I just came across a great example of how well Netflix exploits my personal viewing history. I visited Netflix.com, just to confirm that they hadn’t added a “Like This” button while I wasn’t looking (no, they hadn’t). The top page had a selection of movies and TV shows that Netflix had recently acquired and which were currently popular with its subscribers. One of these was a documentary about what porn stars do with their lives after they leave showbiz.
It looked interesting, so I added it to my queue. Netflix instantly made additional recommendations, based on this new selection and my previous history.
Well, maybe you people (and my editors) might not believe that I clicked on the porn film solely because I’m interested in documentaries. But Netflix does. It recommended other documentaries, ones with such racy descriptions as “the current state of the global socioeconomic monetary paradigm.”
It’s hard for me to imagine a scene involving a sorority-house pillow fight interrupted by a pizza delivery in that flick. But hey...I don’t subscribe to Cinemax so maybe it’s just me.
So why the worry about the VPPA amendment? Because “Facebook” is the “Frau Blücher” of tech companies. The mere mention of the name causes horses to rear up and panic, and thunder to crash. With good reason, too. Netflix wants to use the changes to VPPA to allow your viewing activity to flow into Facebook as a constant, invisible stream. Mind you, even the amended VPPA requires Netflix to obtain your specific consent before they turn on the tap. Not even a line in their labyrinthine terms of service and an “I agree” checkbox will suffice.
But once you’ve gone ahead and thought “Sure, it’ll be fun to let my 7 friends and 18 family members on Facebook see what movies I watch” the data is Facebook’s...and they can do whatever they like with it. Do you trust them? I trust Apple with my personal data because their business is based on exploiting my monkey-like drive to acquire pretty new shiny things, not on exploiting my personal information. I trust Netflix with it because they’ve proven to be good custodians in the past (thanks mostly to VPPA) and because they convert the collection of my viewing history into a valuable feature that benefits me. They also use that data in an intelligent way.

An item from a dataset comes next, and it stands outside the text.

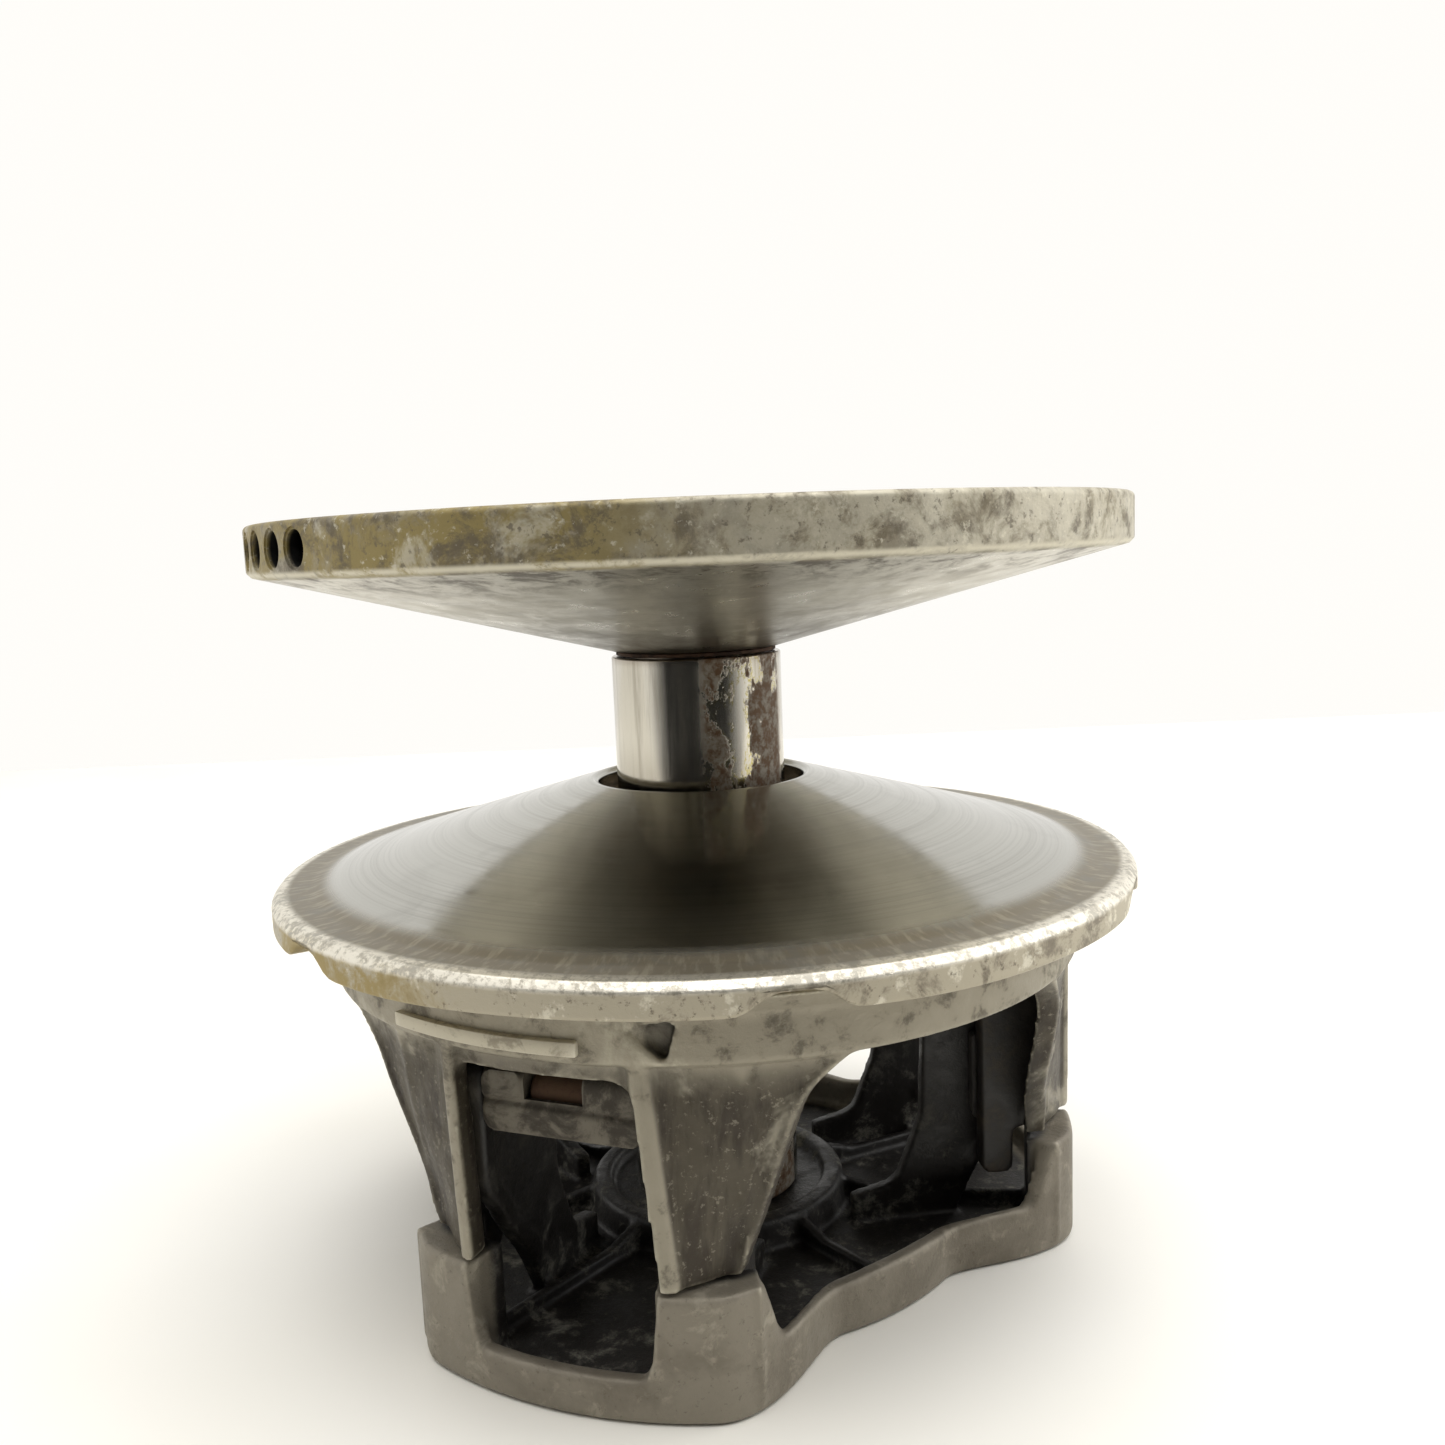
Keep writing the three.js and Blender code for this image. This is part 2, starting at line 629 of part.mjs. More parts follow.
function leverNut() {
  const reach = EAR_V + EAR_T / 2;
  const nut = crossPin(LEVER_HEX_R, PIVOT_U, PIVOT_Z, reach + GAP, reach + 2.6, 6);
  return cut(nut, crossPin(LEVER_BOLT_R + GAP, PIVOT_U, PIVOT_Z, reach - 1, reach + 4));
}

function roller() {
  const half = ROLLER_W / 2;
  const wheel = crossPin(ROLLER_R, ROLLER_U, ROLLER_Z, -half, half, 32);
  return cut(wheel, crossPin(ROLLER_PIN_R + RUN, ROLLER_U, ROLLER_Z, -half - 1, half + 1));
}

function rollerPin() {
  const half = ARM_INNER + ARM_T;
  return crossPin(ROLLER_PIN_R, ROLLER_U, ROLLER_Z, -half - 0.4, half + 0.4);
}

// Ramp carried by the sliding sheave: a block whose lower edge is cleared by the roller's path past it.
function ramp() {
  const outline = roundedOutline([
    [43, 56.5, 1],
    [60, 56.5, 2],
    [59, RAMP_TOP, 2],
    [46, RAMP_TOP, 2],
    [43, 70, 4],
  ]);
  const steps = 8;
  const path = [];
  for (let i = 0; i <= steps; i++) {
    const share = i / steps;
    const angle = ARM_ANGLE - rad(LEVER_SWING_DEG) * share;
    const u = PIVOT_U + ARM_LENGTH * Math.cos(angle);
    const z = PIVOT_Z + ARM_LENGTH * Math.sin(angle) - TRAVEL * share;
    path.push(crossPin(ROLLER_R + GAP, u, z, -RAMP_HALF - 2, RAMP_HALF + 2, 28));
  }
  const screwHole = crossPin(RAMP_SCREW_R + 0.1, RAMP_SCREW_U, RAMP_SCREW_Z, -RAMP_HALF - 2, RAMP_HALF + 2);
  return cut(uprightPlate(outline, -RAMP_HALF, RAMP_HALF), join(...path), screwHole);
}

function rampScrew() {
  const reach = RAMP_HALF + GAP + CHEEK_T;
  const shank = crossPin(RAMP_SCREW_R, RAMP_SCREW_U, RAMP_SCREW_Z, -reach - 1, reach + 0.5);
  const head = crossPin(3.4, RAMP_SCREW_U, RAMP_SCREW_Z, -reach - 3, -reach - GAP, 6);
  return join(shank, head);
}

// Slider shoe on the outer side of one ear, which bears on the tower's side wall.
function sliderShoe(side) {
  const outline = roundedOutline([[60.5, 30, 1.5], [68.5, 30, 1.5], [68.5, 52, 1.5], [60.5, 52, 1.5]]);
  const inner = EAR_V + EAR_T / 2 + GAP;
  const outer = SIDE_WALL_V - SIDE_WALL_T / 2 - GAP;
  return side > 0 ? uprightPlate(outline, inner, outer, 2) : uprightPlate(outline, -outer, -inner, 2);
}

// ---------------------------------------------------------------- clutch bolt
function clutchBolt() {
  const head = hexagon(CLUTCH_BOLT_FLATS, 0.6, CLUTCH_BOLT_SEAT_Z);
  const shank = cylinder(BOLT_R, CLUTCH_BOLT_SEAT_Z - 0.5, CLUTCH_BOLT_TOP - 2, SMALL_ROUND);
  const tip = cylinder(BOLT_R, CLUTCH_BOLT_TOP - 2, CLUTCH_BOLT_TOP, SMALL_ROUND, 0, 0, BOLT_R - 1.4);
  return join(head, shank, tip);
}

function boltWasher() {
  return ring(BOLT_R + GAP, 14.0, CLUTCH_BOLT_SEAT_Z + GAP, 5.1, 24);
}

// ---------------------------------------------------------------- the whole clutch
function build() {
  const clutch = new THREE.Group();

  const shaft = new THREE.Group();
  shaft.add(named("fixed_sheave", fixedSheave(), "cast"));
  shaft.add(named("post", post(), "steel"));
  shaft.add(named("hub_spacer", hubSpacer(), "rusty"));
  shaft.add(named("guide_collar", guideCollar(), "bronze"));
  shaft.add(named("governor_cup", governorCup(), "cup"));
  shaft.add(named("clutch_bolt", clutchBolt(), "zinc"));
  shaft.add(named("bolt_washer", boltWasher(), "zinc"));
  for (let i = 0; i < BACK_RIBS; i++) {
    const rib = named("back_rib_" + (i + 1), backRib(), "cast");
    rib.rotation.z = rad(30 + (360 / BACK_RIBS) * i);
    shaft.add(rib);
  }
  clutch.add(shaft);

  const moving = new THREE.Group();
  moving.add(named("sliding_sheave", slidingSheave(), "cast"));
  moving.add(named("spring_cover", springCover(), "cup"));
  for (let i = 0; i < COVER_SCREWS; i++) {
    const screw = named("cover_screw_" + (i + 1), coverScrew(), "zinc");
    screw.position.set(COVER_SCREW_R * Math.cos(rad(60 * i)), COVER_SCREW_R * Math.sin(rad(60 * i)), 0);
    moving.add(screw);
  }
  clutch.add(moving);
  clutch.add(named("main_spring", mainSpring(), "spring"));

  LOBE_ANGLES.forEach((angle, index) => {
    const lobe = new THREE.Group();
    const number = index + 1;
    lobe.rotation.z = rad(angle);
    lobe.add(named("tower_" + number, tower(), "cast"));
    lobe.add(named("ramp_clevis_" + number, rampClevis(), "cast"));
    lobe.add(named("lever_" + number, lever(), "cup"));
    lobe.add(named("lever_bush_" + number, leverBush(), "rusty"));
    lobe.add(named("lever_bolt_" + number, leverBolt(), "zinc"));
    lobe.add(named("lever_nut_" + number, leverNut(), "zinc"));
    lobe.add(named("roller_" + number, roller(), "steel"));
    lobe.add(named("roller_pin_" + number, rollerPin(), "steel"));
    lobe.add(named("ramp_" + number, ramp(), "steel"));
    lobe.add(named("ramp_screw_" + number, rampScrew(), "zinc"));
    lobe.add(named("slider_shoe_" + number + "_left", sliderShoe(-1), "polymer"));
    lobe.add(named("slider_shoe_" + number + "_right", sliderShoe(1), "polymer"));
    clutch.add(lobe);
  });
  return clutch;
}

export default build();
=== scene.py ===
"""Visual model of a roller-and-lever drive clutch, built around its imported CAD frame.

The fixed sheave, post and governor cup form the shaft. The sliding sheave rides on the post, and its three
towers reach down to the cup, where three levers push rollers along ramps. Sizes are in millimetres and become
metres as each mesh is made. Lobe coordinates are u outwards, v across and z up.
"""

import logging
import math
from dataclasses import dataclass
from enum import Enum
from typing import Callable, Optional, Sequence

import bmesh
import bpy
import numpy as np
from mathutils import Matrix, Vector


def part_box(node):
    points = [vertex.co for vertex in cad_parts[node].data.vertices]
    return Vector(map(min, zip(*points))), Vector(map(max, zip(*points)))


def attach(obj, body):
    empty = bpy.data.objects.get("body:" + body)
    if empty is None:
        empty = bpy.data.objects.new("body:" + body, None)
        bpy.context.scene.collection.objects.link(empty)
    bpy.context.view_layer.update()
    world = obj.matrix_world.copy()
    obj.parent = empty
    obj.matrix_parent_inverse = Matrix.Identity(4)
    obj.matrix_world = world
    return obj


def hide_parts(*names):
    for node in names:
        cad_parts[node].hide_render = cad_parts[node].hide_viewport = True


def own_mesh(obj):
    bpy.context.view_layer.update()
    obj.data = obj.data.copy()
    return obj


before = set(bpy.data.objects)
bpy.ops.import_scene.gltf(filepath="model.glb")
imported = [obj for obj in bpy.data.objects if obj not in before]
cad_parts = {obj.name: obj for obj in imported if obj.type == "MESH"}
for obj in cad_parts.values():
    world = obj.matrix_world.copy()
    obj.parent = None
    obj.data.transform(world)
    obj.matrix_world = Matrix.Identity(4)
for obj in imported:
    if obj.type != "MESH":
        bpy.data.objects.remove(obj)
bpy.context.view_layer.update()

log = logging.getLogger("clutch")
MM = 0.001
LOBES = (-90.0, 30.0, 150.0)
SIDES = (-1, 1)

# Sizes that several sub-assemblies share, in millimetres.
POST_R = 21.0
SLIDING_BORE_R = 25.7
FLANGE_R = 36.0
ENGINE_END = 181.2
PIVOT_U = 74.5
PIVOT_Z = 62.0
TRAVEL = 30.0

Point = tuple[float, float]
Place = tuple[float, float, float]
Colour = tuple[float, float, float]
Solid = bpy.types.Object
Socket = bpy.types.NodeSocket
Material = bpy.types.Material


# ---------------------------------------------------------------- outlines
def rounded(corners: Sequence[Sequence[float]], steps: int = 5) -> list[Point]:
    """Rounds the corners of a closed outline with tangent arcs.

    Args:
        corners: Points (x, y) or (x, y, radius), in order round the outline.
        steps: Straight pieces in each arc.

    Returns:
        The outline's points.
    """
    points: list[Point] = []
    for i, corner in enumerate(corners):
        here = np.array(corner[:2], float)
        radius = corner[2] if len(corner) > 2 else 0.0
        if radius <= 0:
            points.append((here[0], here[1]))
            continue
        before = np.array(corners[i - 1][:2], float) - here
        after = np.array(corners[(i + 1) % len(corners)][:2], float) - here
        reach = 0.48 * min(np.linalg.norm(before), np.linalg.norm(after))
        before /= np.linalg.norm(before)
        after /= np.linalg.norm(after)
        half = math.acos(max(-1.0, min(1.0, float(before @ after)))) / 2
        if half > math.radians(89):
            points.append((here[0], here[1]))
            continue
        tangent = min(radius / math.tan(half), reach)
        middle = before + after
        middle /= np.linalg.norm(middle)
        centre = here + middle * tangent / math.cos(half)
        start, end = here + before * tangent - centre, here + after * tangent - centre
        turn = math.atan2(start[0] * end[1] - start[1] * end[0], float(start @ end))
        for k in range(steps + 1):
            a = turn * k / steps
            c, s = math.cos(a), math.sin(a)
            x, y = centre[0] + c * start[0] - s * start[1], centre[1] + s * start[0] + c * start[1]
            points.append((x, y))
    return points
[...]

But do I trust Facebook? No way. If Facebook learned that I watched “After Porn Ends,” I’m certain that soon I’d be inundated with ads for...consumer devices that have the outward appearance of a flashlight, but which very much aren’t flashlights.
And “consent” is a vague term. I recently “consented” to allow my phone company to stop sending me printed bills, even though I had no intention of doing so. They had snuck in a pre-selected “ohandbythewaypleasestopsendingmeprintedbillsthanks” checkbox in tiny print at the bottom of the screen after I’d made a temporary change to my service plan.

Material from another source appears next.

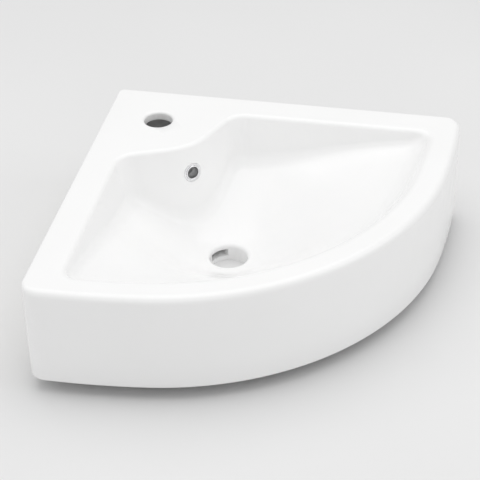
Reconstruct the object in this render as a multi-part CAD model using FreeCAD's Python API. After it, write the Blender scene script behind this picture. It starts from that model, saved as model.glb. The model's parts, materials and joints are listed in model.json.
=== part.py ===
"""Corner basin in glazed china, with an overflow ring and two wall fixing bushes. Millimetres.

The origin is where the two room walls meet, level with the lower edge of the apron. The back wall is the
plane y = 0, the left wall is the plane x = 0, the basin lies at +X and -Y, and +Z is up. Both halves of
the basin mirror each other in the upright plane through the diagonal of the corner.
"""

import FreeCAD, Part
from FreeCAD import Placement, Rotation, Vector
from math import atan2, cos, degrees, radians, sin, sqrt, tan
import os

# Body
side = 450.0  # along each wall, from the corner to the tip
height = 127.0  # from the apron's lower edge to the deck
bulge = 165.8  # how far the middle of the apron stands out from the straight line between the tips
flank_radius = 900.0  # apron near each tip, in plan
tip_radius = 20.0
corner_radius = 6.5  # upright edge in the room's corner
top_edge_radius = 6.0
lower_edge_radius = 2.0
china = 10.0  # thickness of the apron, the wall flanges and the bowl
deck_thickness = 11.0

# Bowl
side_rim = 40.0  # width of the rim along each wall
front_rim = 33.0
deck_reach = 172.5  # from the corner to the middle of the deck's edge, along the diagonal
deck_arc_radius = 80.0
deck_flank_angle = 23.0  # between the deck's straight edges and the normal of the diagonal
side_draft = 12.0  # from upright
deck_draft = 7.0
front_draft = 35.0
bowl_corner_radius = 16.0  # between the bowl's walls, and between them and the floor
rim_edge_radius = 5.0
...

On the whole, the amended VPPA seems to be a sensible update that lets the law do its job (meaning: allow us to have some control over our personal information) while letting modern companies move ahead with great ideas that were inconceivable during the Reagan administration.
Another bill, attached to the VPPA legislative package, was far more interesting. It involves big changes to the 1986 Electronic Communications Privacy Act, and like the amendment to the VPPA, it attempts to bring an important electronic privacy law into the 21st century. The proposal, introduced by Senate Judicial Committee chair Patrick Leahy, makes it tougher for law enforcement to access your private emails without showing probable cause and obtaining a warrant.

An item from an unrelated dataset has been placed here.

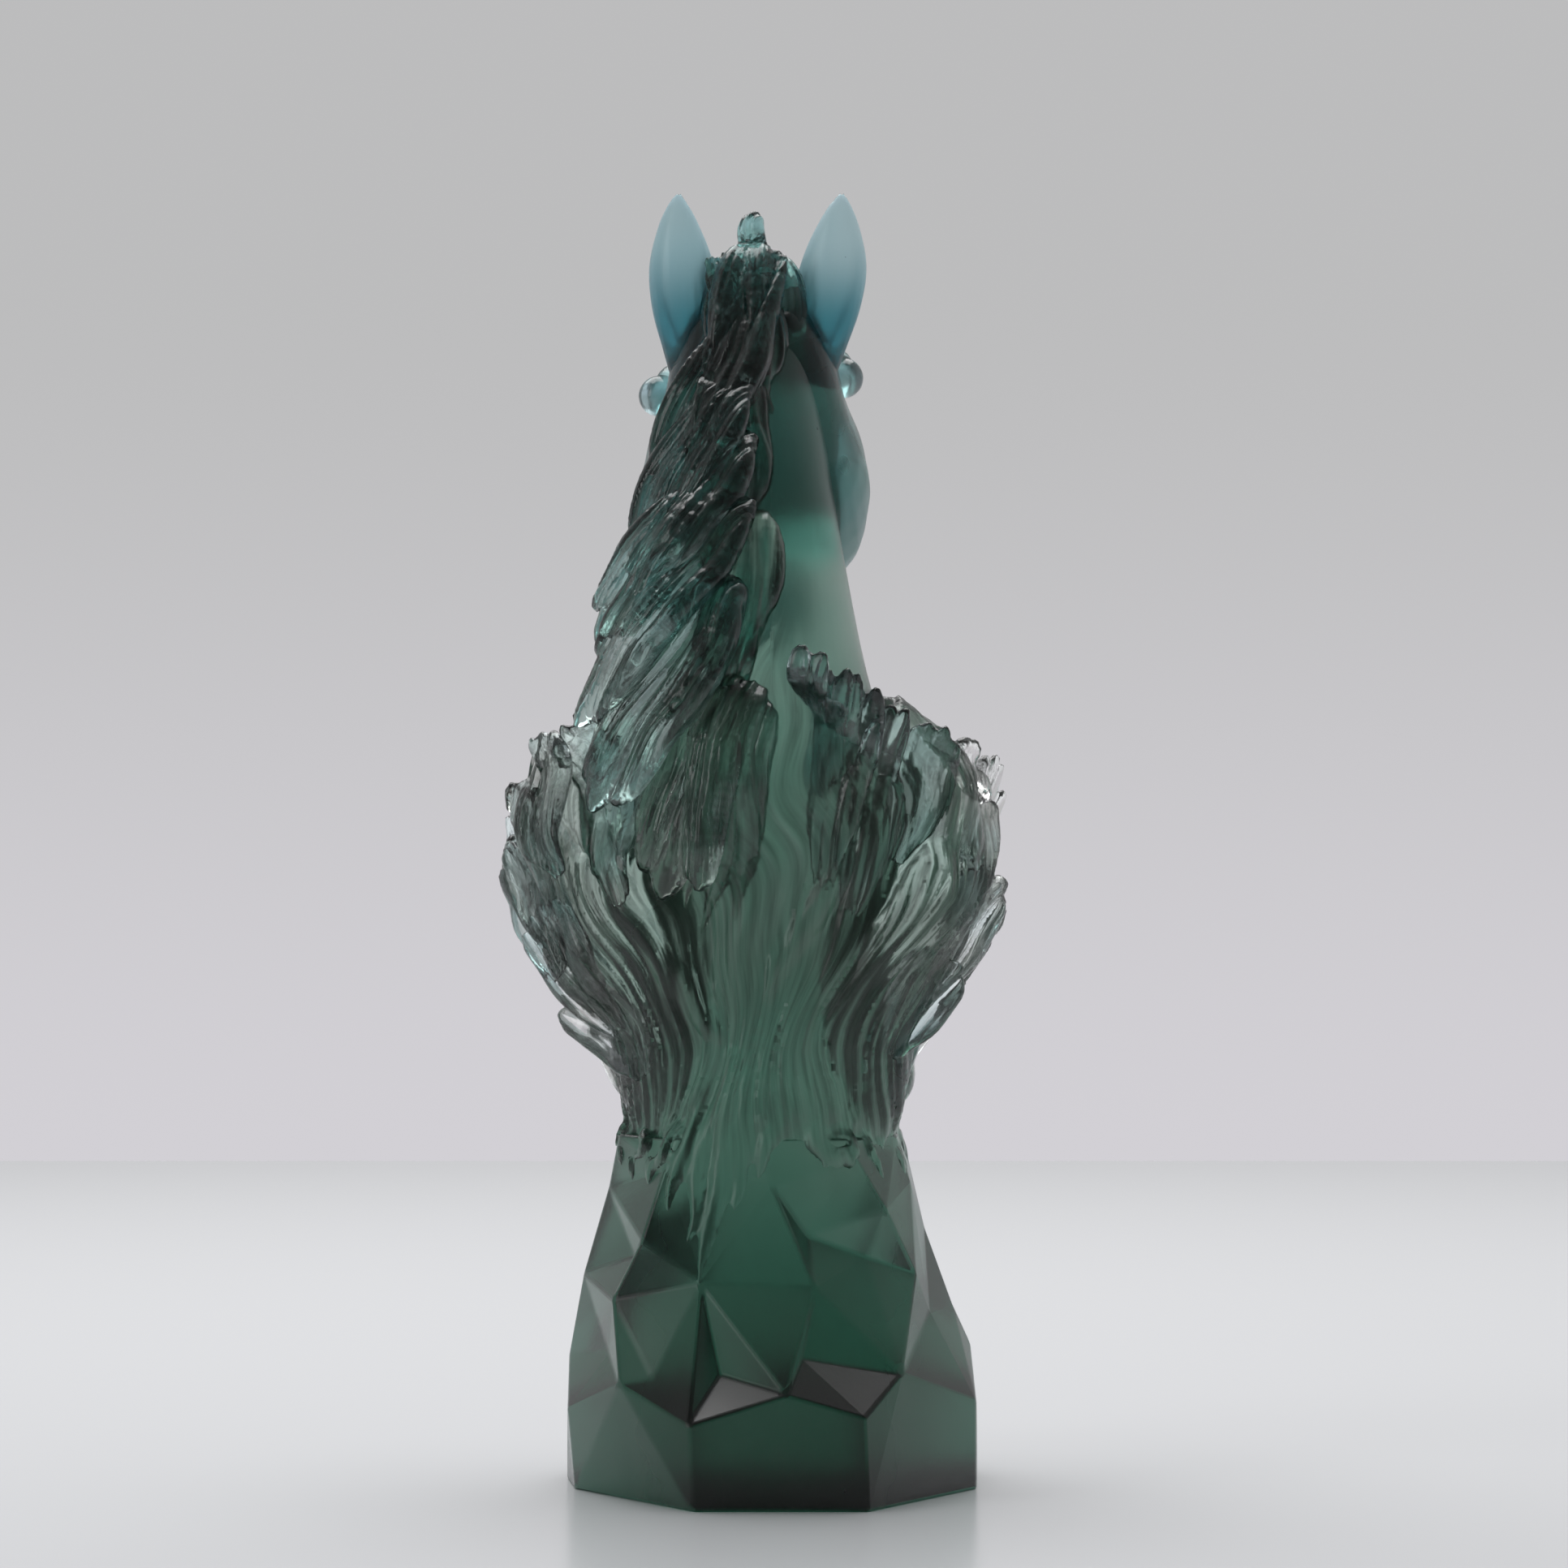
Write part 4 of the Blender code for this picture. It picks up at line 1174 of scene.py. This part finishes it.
# %% World and lights
world = bpy.data.worlds.new("pale_room")
bpy.context.scene.world = world
world.use_nodes = True
sky = world.node_tree
background = sky.nodes["Background"]
direction = sky.nodes.new("ShaderNodeTexCoord")
split = sky.nodes.new("ShaderNodeSeparateXYZ")
AT_HORIZON, ABOVE = (0.645, 0.63, 0.665, 1.0), (0.505, 0.505, 0.51, 1.0)
sky.links.new(direction.outputs["Generated"], split.inputs[0])


def fading(axis, low, high, at_low, at_high):
    """A value that goes from at_low to at_high along one axis of the view direction."""
    fade = sky.nodes.new("ShaderNodeMapRange")
    fade.interpolation_type = "SMOOTHSTEP"
    for key, value in (("From Min", low), ("From Max", high), ("To Min", at_low), ("To Max", at_high)):
        fade.inputs[key].default_value = value
    sky.links.new(split.outputs[axis], fade.inputs["Value"])
    return fade.outputs[0]


room = sky.nodes.new("ShaderNodeMix")
room.data_type = "RGBA"
room.inputs["A"].default_value = AT_HORIZON
room.inputs["B"].default_value = ABOVE
sky.links.new(fading("Z", -0.07, 0.09, 0.0, 1.0), room.inputs["Factor"])
sky.links.new(room.outputs["Result"], background.inputs["Color"])
sky.links.new(fading("Y", -0.6, 0.75, 1.0, 0.24), background.inputs["Strength"])


def softbox(name, place, aim, size, power):
    data = bpy.data.lights.new(name, "AREA")
    data.shape = "RECTANGLE"
    data.size, data.size_y = size
    data.energy = power
    lamp = bpy.data.objects.new(name, data)
    lamp.location = place
    lamp.rotation_euler = (Vector(aim) - Vector(place)).to_track_quat("-Z", "Y").to_euler()
    bpy.context.scene.collection.objects.link(lamp)


softbox("overhead", (0.1, -0.6, 1.5), (0, 0.0, 0.0), (1.6, 1.4), 25)
softbox("left_window", (1.3, 0.9, 0.7), (0, 0, 0.2), (0.5, 1.0), 3)

# %% Camera
camera_data = bpy.data.cameras.new("camera")
camera_data.sensor_width = 36.0
camera_data.lens = 132.3
camera = bpy.data.objects.new("camera", camera_data)
camera.location = (-0.0033, 1.6, 0.193)
camera.rotation_euler = (math.radians(90), 0.0, math.radians(180))
bpy.context.scene.collection.objects.link(camera)
bpy.context.scene.camera = camera
bpy.context.scene.view_settings.view_transform = "Standard"
bpy.context.scene.cycles.max_bounces = 16
bpy.context.scene.cycles.transmission_bounces = 16
print("Camera at", tuple(round(v, 3) for v in camera.location))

The 1986 ECPA -- which was also spearheaded by Leahy -- was a creation of its time, when storage and bandwidth were expensive and most people’s concerns about privacy centered around a third party intercepting messages as they came in. Essentially, it was designed to protect against eavesdropping. Thus, under ECPA, if an email is less than 180 days old, or if you’ve moved it off of a server and onto a local hard drive (or even just printed it out and stuck it in a drawer), it falls under the full fury and protection of the Fourth Amendment. But if it’s older, and it’s sitting somewhere on a server that you don’t own, then law enforcement has much freer access. Though they can’t just wave a badge and dive right in, they won’t need to convince a judge of their need for the information and get a warrant before they can access your data.
That was considered adequate protection back when older emails just kind of spooled off into hyperspace, never to be seen again. Believe it or not, at the time, the Justice Department argued that older emails should fall under the same legal umbrella as paper records that a business has shoved into rented warehouse storage. By moving the documents out of their personal control, the owner had implicitly declared that the data was of low importance, and were demonstrating a lower expectation of privacy.
Today, of course, we complain when an ISP only gives us a single measly gigabyte of email storage, and we expect the data in our Inboxes to outlive us. Remember Google’s “Dear Sophie” commercial, in which a new dad creates a GMail account for his newborn daughter, and then he keeps sending it diary entries, photos and video as she grows up? There you go. Google promises to keep mail forever. And under the existing terms of the Electronic Communications Privacy Act, that’s the scope of law enforcement’s power to perform a warrantless search of your email history on a third-party server.
The amendments to ECPA were approved by the Senate Judicial Committee. The ACLU likes it, but the Justice Department is strongly against it, and it’s also been lobbied against by national law enforcement organizations. It’ll come up for vote again next year and it’s certain to be subjected to a great deal of argument and compromises in the coming months.
I’m not scared of the country undergoing a quiet transition into a police state. It’s just the principle of the thing. I’m glad about the fact that if digital photography had existed back when ECPA and the VPPA were ratified, then by now any photos I’d emailed friends of myself in an unstructured tuxedo jacket with the sleeves rolled up and a skinny neon tie would have been deleted from Compuserve’s servers twenty years ago, and thus rendered inaccessible by God or Man. Today? What you say and what you do become a permanent record, with few protections.
The nice thing about 1980’s fashions is that I had seen the errors of my ways by the early 90’s. Flock Of Seagulls-era laws are far tougher to get rid of, and they create far bigger problems then just being ridiculed by your social betters.